This article was originally published in the August 2018 Trenton Downtowner.

George Bradshaw’s ‘Symphony Night.’

The Trenton City Museum at Ellarslie Mansion in Cadwalader Park is marking its 40th anniversary with the exhibition “Airing Out the Attic.”

The exhibition features more than 80 works of art representing a collection that includes works by artists important to Trenton’s cultural life: That includes noted Trenton watercolorists Tom Malloy, Marge Chavooshian, and Robert Sakson, and nationally known painter Mel Leipzig.

Also in the collection and exhibition is George Bradshaw (1880-1868), the historically important artist and Trenton School of Industrial Arts instructor.

Born in Trenton, Bradshaw was the son of a British potter and worked in several positions before starting in the School of Industrial Arts. He is primarily known for his etchings. He excelled in this field as both an illustrator and etcher of views in Trenton and other New Jersey locations.
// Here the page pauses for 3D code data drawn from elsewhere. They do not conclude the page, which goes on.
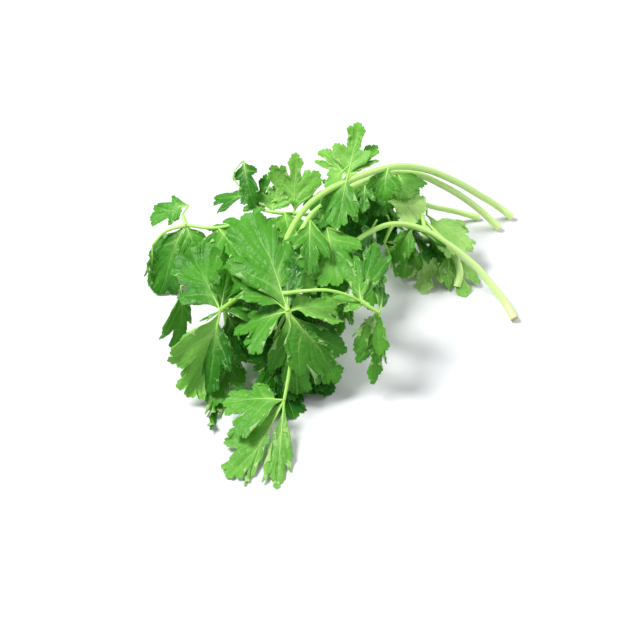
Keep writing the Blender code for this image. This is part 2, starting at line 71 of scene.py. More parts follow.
# A sprig is its stem from the cut end to the top, the stem's radius at both, and its leaves: the path of each stalk
# and the leaflets on it. A leaflet is (base, tip, droop, bank, kind, width, cup), and one without a base starts where
# its stalk ends. Droop and bank are degrees. Cup is how far the sides fall.
SPRIGS = {
    "front": {
        "stem": [
            (132, -28, 2.2), (128, -21, 8), (118, -15, 18), (102, -7, 33), (86, 1, 45), (70, 6, 53), (55, 9, 57),
            (38, 12, 59), (24, 15, 59), (9, 16, 57), (-4, 14, 53), (-17, 9, 48), (-30, -2, 44), (-39, -14, 40),
        ],
        "radii": (2.4, 1.5),
        "leaves": [
            ([(-39, -14, 40)], [
                ((-12, 31, 58), 18, 0, "broad", 1.05, 0.55),
                ((-38, 19, 44), 15, 10, "trio", 1.00, 0.3),
                ((-21, 2, 50), 10, -10, "narrow", 0.95, 0.2),
                ((-53, 5, 27), 25, 0, "broad", 1.05, 0.5),
                ((-53, -32, 8), 30, 0, "broad", 0.95, 0.6),
                ((-17, -25, 33), 35, 0, "trio", 1.00, 0.4),
                ((-31, -40, 11), 40, 50, "trio", 0.75, 0.6),
                ((-37, -37, 4), 40, 30, "trio", 0.90, 0.5),
            ]),
            ([(-34, -6, 43), (-32, -18, 50), (-27, -27, 52), (-21, -35, 49), (-18, -39, 46)], [
                ((10, -24, 54), -10, 0, "cut", 1.00, 0.7),
                ((-6, -27, 50), 10, 0, "narrow", 0.90, 0.2),
            ]),
            ([(-18, -39, 46), (-15, -47, 42)], [
                ((-11, -45, 42), (-25, -40, 22), 25, -15, "cut", 1.00, 0.4),
                ((-13, -46, 34), (-22, -54, 9), 35, 0, "cut", 0.85, 0.5),
                ((8, -31, 39), 20, 55, "trio", 0.80, 0.4),
            ]),
            ([(-39, -14, 40), (-45, -21, 28), (-54, -27, 20), (-63, -32, 14)], [
                ((-77, -8, 8), 22, 0, "broad", 1.10, 0.3),
                ((-104, -39, 0), -24, 0, "cut", 0.90, 0.1),
                ((-95, -55, 0), -24, 0, "cut", 0.80, 0.1),
            ]),
            ([(-38, -13, 40), (-40, -7, 22), (-42, -6, 12)], [
                ((-56, -13, 3), 25, 0, "trio", 0.89, 0.4),
                ((-40, -5, 18), (-51, 4, 13), 15, 0, "trio", 0.94, 0.4),
                ((-59, -35, 0), -12, 0, "trio", 0.75, 0.3),
                ((-34, -38, 0), -8, 0, "broad", 0.85, 0.3),
            ]),
            ([(36, 12, 59), (38, 14, 62)], [((14, 1, 47), 25, 0, "broad", 0.80, 0.3)]),
            ([(61, 8, 56)], [((60, 6, 57), (48, 0, 46), 30, 0, "trio", 1.00, 0.4)]),
        ],
    },
    "left": {
        "stem": [
            (119, -28, 2.1), (116, -20, 9), (108, -11, 20), (97, -3, 31), (86, 4, 40), (73, 10, 46), (57, 12, 50),
            (43, 15, 51), (29, 17, 50), (17, 19, 47), (5, 18, 41), (-20, 14, 37), (-39, 14, 35), (-54, 14, 35),
        ],
        "radii": (2.3, 1.4),
        "leaves": [
            ([(-54, 14, 35)], [
                ((-80, 10, 3), 30, -45, "trio", 0.89, 0.9),
                ((-75, 2, 6), 30, 10, "trio", 0.80, 0.5),
                ((-36, 51, 38), 20, 0, "trio", 1.00, 0.6),
                ((-59, 23, 26), 10, 0, "trio", 0.70, 0.3),
                ((-37, 26, 42), 15, 40, "narrow", 1.22, 0.2),
                ((-39, 12, 30), 20, 0, "trio", 1.30, 0.3),
            ]),
            ([(-46, 14, 35), (-47, 25, 33), (-44, 37, 32)], [
                ((-51, 43, 32), (-65, 37, 3), 35, -65, "broad", 1.00, 0.4),
            ]),
            ([(-51, 14, 35), (-51, 14, 22), (-50, 13, 13)], [
                ((-62, -2, 5), 20, 0, "trio", 0.85, 0.3),
                ((-56, 9, 8), (-91, -11, 0), -16, -20, "narrow", 0.45, 0.2),
            ]),
            ([(73, 10, 46)], [((67, -4, 39), 30, 0, "broad", 1.25, 0.4)]),
        ],
    },
    "far_left": {
        "stem": [
            (91, -3, 1.4), (79, 8, 1), (60, 13, 8), (39, 26, 16), (18, 39, 28), (5, 50, 34), (-9, 61, 33),
            (-15, 76, 31),
        ],
        "radii": (1.8, 1.0),
        "leaves": [
            ([(-15, 76, 31), (-12, 81, 34)], [((-7, 81, 37), (-21, 96, 28), 35, -35, "broad", 1.10, 0.3)]),
            ([(-15, 76, 31)], [
                ((-37, 74, 0), 40, 0, "broad", 1.00, 0.7),
                ((-21, 62, 18), 30, 0, "trio", 0.94, 0.3),
            ]),
            ([(-15, 76, 31), (-23, 83, 28), (-30, 86, 22)], [((-40, 81, 2), 20, -50, "trio", 0.66, 0.3)]),
            ([(-8, 61, 33)], [
                ((-4, 52, 26), 20, 0, "trio", 0.94, 0.3),
                ((-17, 48, 20), 20, 0, "trio", 1.13, 0.3),
            ]),
            ([(3, 52, 34)], [((-10, 65, 29), 20, 0, "trio", 0.75, 0.3)]),
        ],
    },
    "back_left": {
        "stem": [
            (99, 16, 1.4), (88, 28, 1), (69, 29, 10), (47, 33, 22), (28, 37, 32), (19, 46, 34), (17, 55, 33),
        ],
        "radii": (1.8, 1.0),
        "leaves": [
            ([(17, 55, 33), (16, 65, 40), (17, 72, 47), (24, 73, 50)], [
                ((26, 73, 50), (14, 56, 36), 20, 30, "narrow", 0.90, 0.3),
            ]),
            ([(17, 55, 33)], [
                ((16, 64, 37), (11, 81, 30), 15, 0, "trio", 1.20, 0.3),
                ((29, 60, 46), 15, 0, "trio", 0.85, 0.3),
            ]),
            ([(18, 47, 34)], [((28, 52, 44), -10, 0, "trio", 1.10, 0.2)]),
            ([(26, 39, 33)], [
                ((40, 50, 58), -12, 0, "cut", 0.95, 0.2),
                ((20, 40, 36), (6, 24, 33), 20, 0, "broad", 0.85, 0.3),
            ]),
        ],
    },
    "back": {
        "stem": [
            (120, -14, 1.8), (109, -5, 8), (94, 1, 17), (80, 7, 28), (71, 15, 36), (66, 24, 40), (62, 32, 41),
        ],
        "radii": (2.0, 1.2),
        "leaves": [
            ([(64, 29, 41), (62, 33, 39)], [
                ((83, 43, 58), -10, 0, "trio", 0.95, 0.2),
                ((64, 55, 46), 10, 0, "trio", 1.00, 0.3),
                ((87, 32, 45), 10, 0, "trio", 0.95, 0.3),
            ]),
            ([(62, 32, 41)], [
                ((59, 28, 42), (48, 15, 30), 25, 0, "trio", 0.85, 0.3),
                ((52, 31, 38), (26, 21, 31), 25, 0, "broad", 0.85, 0.4),
            ]),
            ([(71, 15, 36), (69, 17, 30)], [
                ((49, 14, 17), 25, 0, "broad", 0.94, 0.4),
                ((71, 7, 14), 25, 0, "trio", 0.94, 0.4),
            ]),
            ([(67, 21, 39), (59, 19, 41)], [((48, 12, 33), 30, 0, "trio", 0.85, 0.4)]),
        ],
    },
    "centre": {
        "stem": [
            (61, -75, 2.2), (65, -67, 5), (67, -57, 10), (67, -46, 17), (66, -41, 20), (62, -31, 27),
            (57, -21, 33), (52, -14, 36), (44, -8, 38), (31, -5, 39), (18, -4, 39), (7, -1, 37),
        ],
        "radii": (2.4, 1.3),
        "leaves": [
            ([(8, -1, 37), (8, 4, 44), (7, 12, 52)], [((-17, -7, 43), 20, -10, "trio", 0.80, 0.4)]),
            ([(19, -4, 39), (18, 3, 43), (15, 8, 45)], [((-9, -19, 36), 25, 10, "trio", 0.95, 0.5)]),
            ([(20, -4, 39)], [((7, -15, 30), 25, 0, "trio", 0.94, 0.4)]),
            ([(8, -1, 37), (-4, -5, 35)], [
                ((-23, -9, 38), 10, 0, "trio", 0.94, 0.3),
                ((-16, -22, 34), 20, 0, "trio", 0.94, 0.3),
            ]),
            ([(13, -3, 38), (7, -12, 28), (0, -17, 24)], [((-10, -20, 8), 20, 0, "trio", 0.56, 0.3)]),
            ([(62, -31, 27), (64, -16, 32), (64, 0, 36), (59, 4, 38)], [((72, -11, 33), 20, 0, "broad", 1.35, 0.2)]),
            ([(57, -21, 33), (64, -14, 34), (71, -9, 31), (78, -7, 28)], [
                ((77, -8, 25), (81, -36, 13), 15, 0, "broad", 1.00, 0.3),
            ]),
            ([(18, -4, 39), (24, -6, 33)], [((19, -23, 20), 25, 0, "broad", 0.85, 0.4)]),
            ([(7, -1, 37), (7, 5, 30)], [((-7, 4, 16), 25, 0, "broad", 0.94, 0.4)]),
            ([(53, -16, 35)], [
                ((70, -21, 14), 20, 0, "trio", 1.03, 0.3),
                ((43, -13, 16), 20, 0, "trio", 0.75, 0.3),
            ]),
            ([(45, -9, 38), (39, -9, 30)], [((43, -14, 8), 20, 0, "narrow", 0.94, 0.3)]),
        ],
    },
    "right": {
        "stem": [
            (63, -39, 2), (68, -37, 7), (73, -28, 12), (73, -18, 14), (67, -7, 14),
        ],
        "radii": (2.3, 1.4),
        "leaves": [
            ([(72, -15, 13)], [((49, -29, 0), -12, 0, "broad", 0.85, 0.2)]),
            ([(75, -25, 12)], [
                ((59, -46, 0), -12, 0, "trio", 0.85, 0.2),
                ((59, -36, 2), 15, 0, "trio", 0.75, 0.2),
            ]),
            ([(67, -7, 14)], [
                ((49, -14, 3), 25, 0, "trio", 0.94, 0.3),
                ((48, -4, 12), 25, 0, "trio", 0.94, 0.3),
            ]),
        ],
    },
}

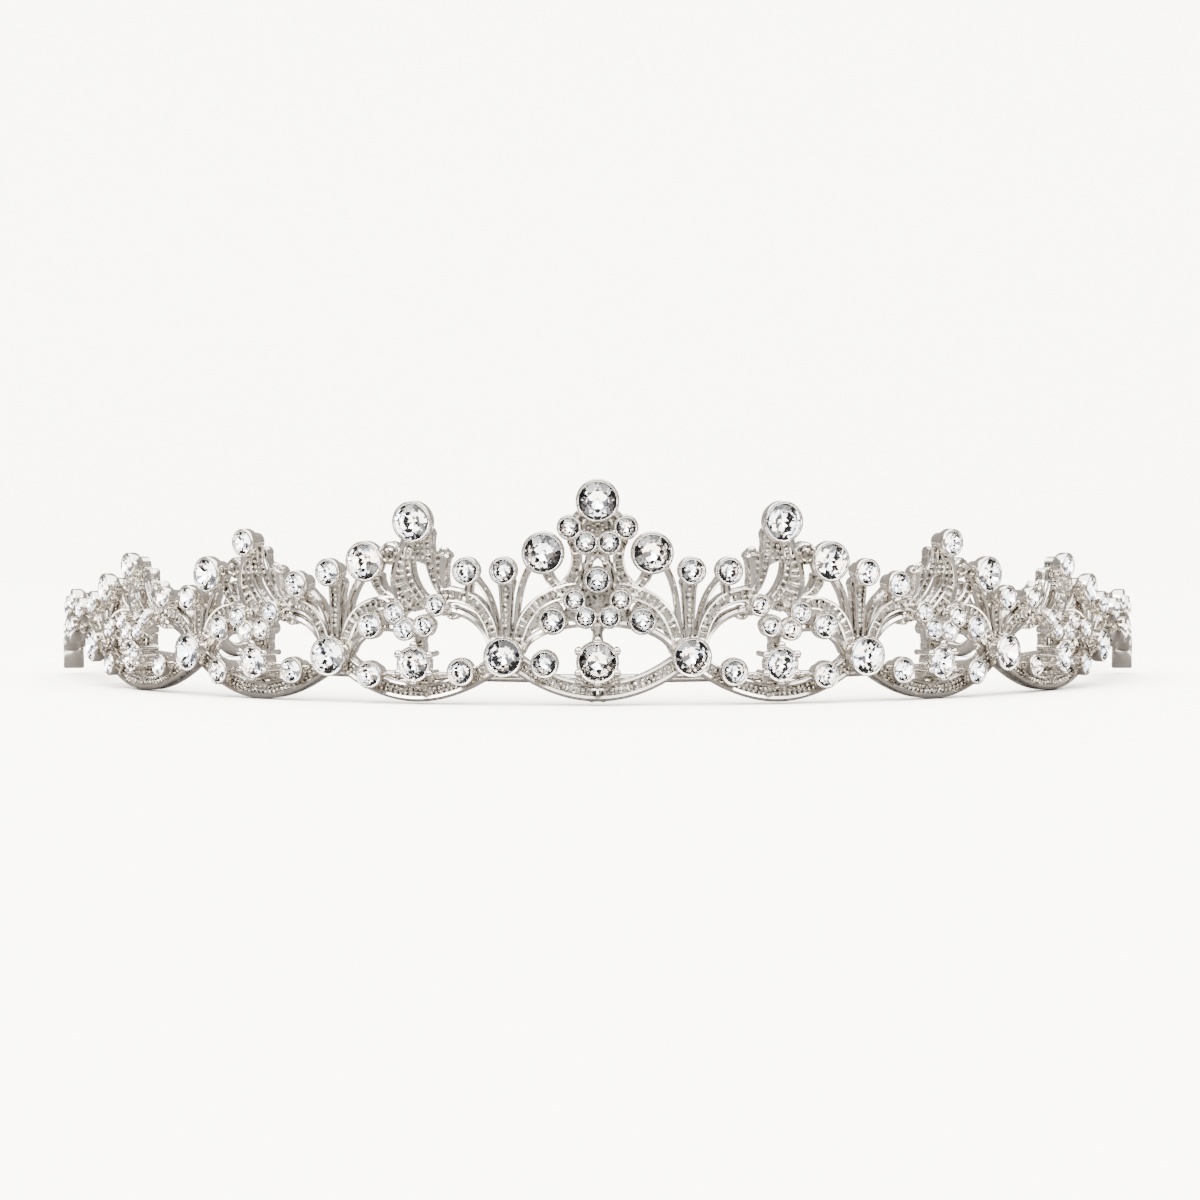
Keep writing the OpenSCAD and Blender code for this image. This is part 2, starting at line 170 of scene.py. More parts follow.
# %% [markdown]
# Operators act on whatever is selected, so a lesson file needs a few habits. First everything is
# deselected, then only the piece at hand is selected. A finished piece keeps its object at the
# origin and its place in its mesh.

# %% Habits for working with operators
def alone(*pieces):
    """Selects these pieces and nothing else. The last one becomes active."""
    bpy.ops.object.select_all(action="DESELECT")
    for piece in pieces:
        piece.select_set(True)
    bpy.context.view_layer.objects.active = pieces[-1]


def settle(piece):
    """Moves a piece's place, turn and size into its mesh."""
    alone(piece)
    bpy.ops.object.transform_apply(location=True, rotation=True, scale=True)
    return piece


def copy_to(piece, matrix):
    """Copies a piece, mesh and all, to this place."""
    alone(piece)
    bpy.ops.object.duplicate()
    twin = bpy.context.object
    twin.matrix_world = matrix
    return settle(twin)


def joined(name, pieces):
    """Joins pieces into one with this name."""
    alone(*pieces)
    if len(pieces) > 1:
        bpy.ops.object.join()
    piece = bpy.context.object
    piece.name = piece.data.name = name
    return piece


def drop(piece):
    """Deletes a piece that has served its turn."""
    alone(piece)
    bpy.ops.object.delete()


bpy.ops.object.select_all(action="DESELECT")
print("selected now:", len(bpy.context.selected_objects))


# %% [markdown]
# One small function adds a shader node with its settings and links. Colours are written as the
# sRGB hex values a painter would pick, and are turned to linear light by one other function.

# %% Helpers for materials
def linear(hex_code):
    """A linear colour from an sRGB hex value."""
    channels = [int(hex_code[k:k + 2], 16) / 255 for k in (1, 3, 5)]
    return [c / 12.92 if c <= 0.04045 else ((c + 0.055) / 1.055) ** 2.4 for c in channels] + [1]


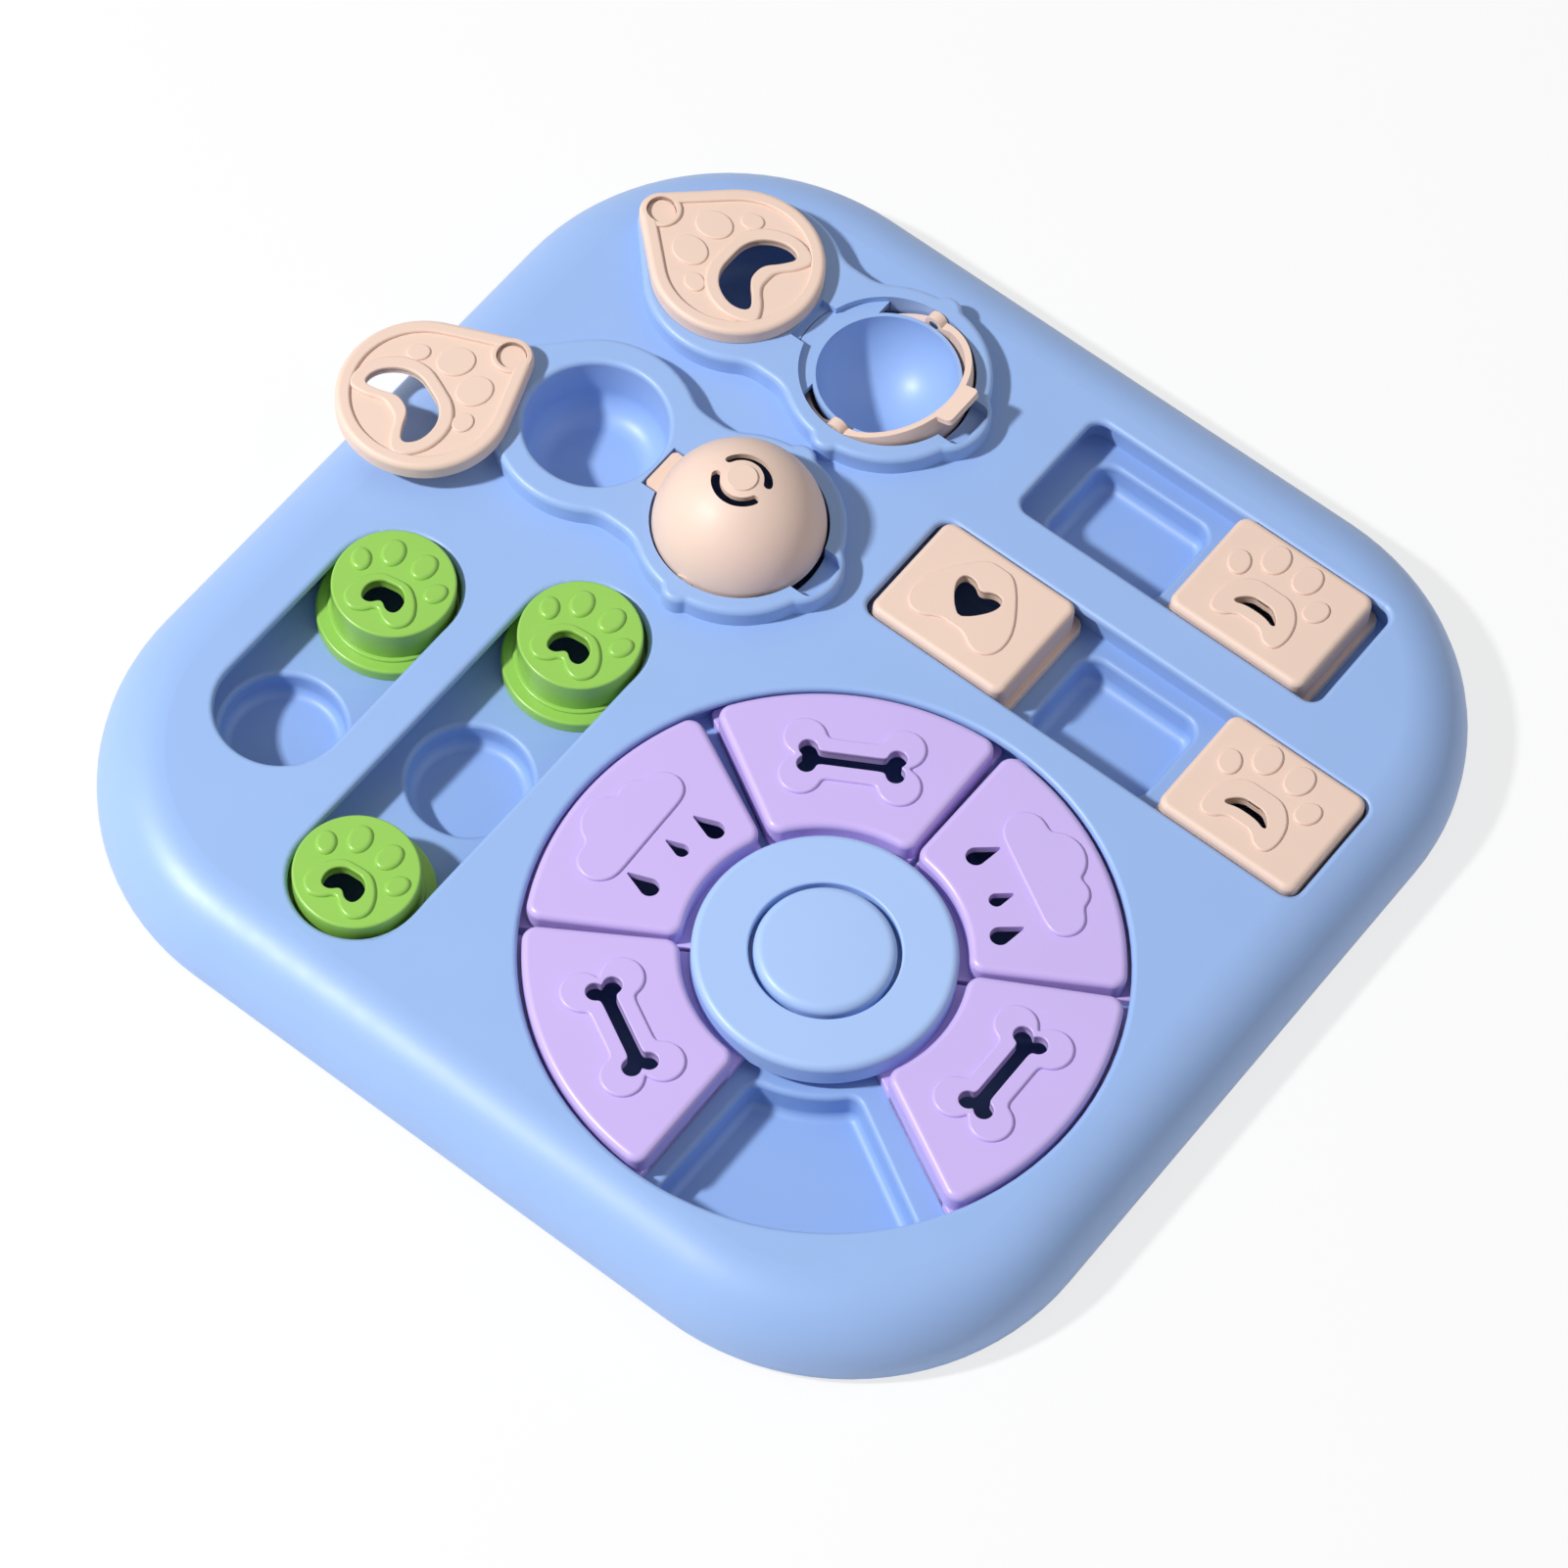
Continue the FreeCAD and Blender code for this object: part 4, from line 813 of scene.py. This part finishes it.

In addition to the substantial collection held by the Trenton Museum Society and Thomas Edison State University, Bradshaw’s works can be found in the permanent collections of the Library of Congress, the Newark Museum, the New York Public Library, the Vanderpoel Gallery in Chicago, the University of Nebraska, and many private collections.

Bradshaw also provided illustrations for “A History of Trenton 1629-1929,” “A Pictorial History of Agriculture in New Jersey,” and “A Pictorial History of Trenton.” The latter, with text by Hamilton Schuyler, can be found in the “Jerseyana” section of the State Library.

One of his most beloved works is “Symphony Night,” an image that features the Trenton War Memorial and theater. Depicted affectionately, the light from its inside lobby warms the stairs, the darkness of the Delaware River looms beyond, and the streetlights of the towns across the river in Pennsylvania glow in the distance.

The fifth floor of the Kelsey Building, now populated by Thomas Edison State University administrative offices, was once home to the School of Industrial Arts’ artists’ studio. The still-existing skylight provided the artists with daylight to see and work with. And it was there that Bradshaw created “Symphony Night.”

“Airing Out the Attic” was curated by Trenton Museum Society member Carolyn Stetson with assistance from photographer and former Hopewell gallery owner and Trenton Museum Society member Jack Koeppel. It is on view through September 9.

Trenton City Museum at Ellarslie, Cadwalader Park, Parkside and Stuyvesant avenues. Wednesdays through Saturdays, noon to 4 p.m., Sundays 1 to 4 p.m. Free. 609-989-1191 or www.ellarslie.org.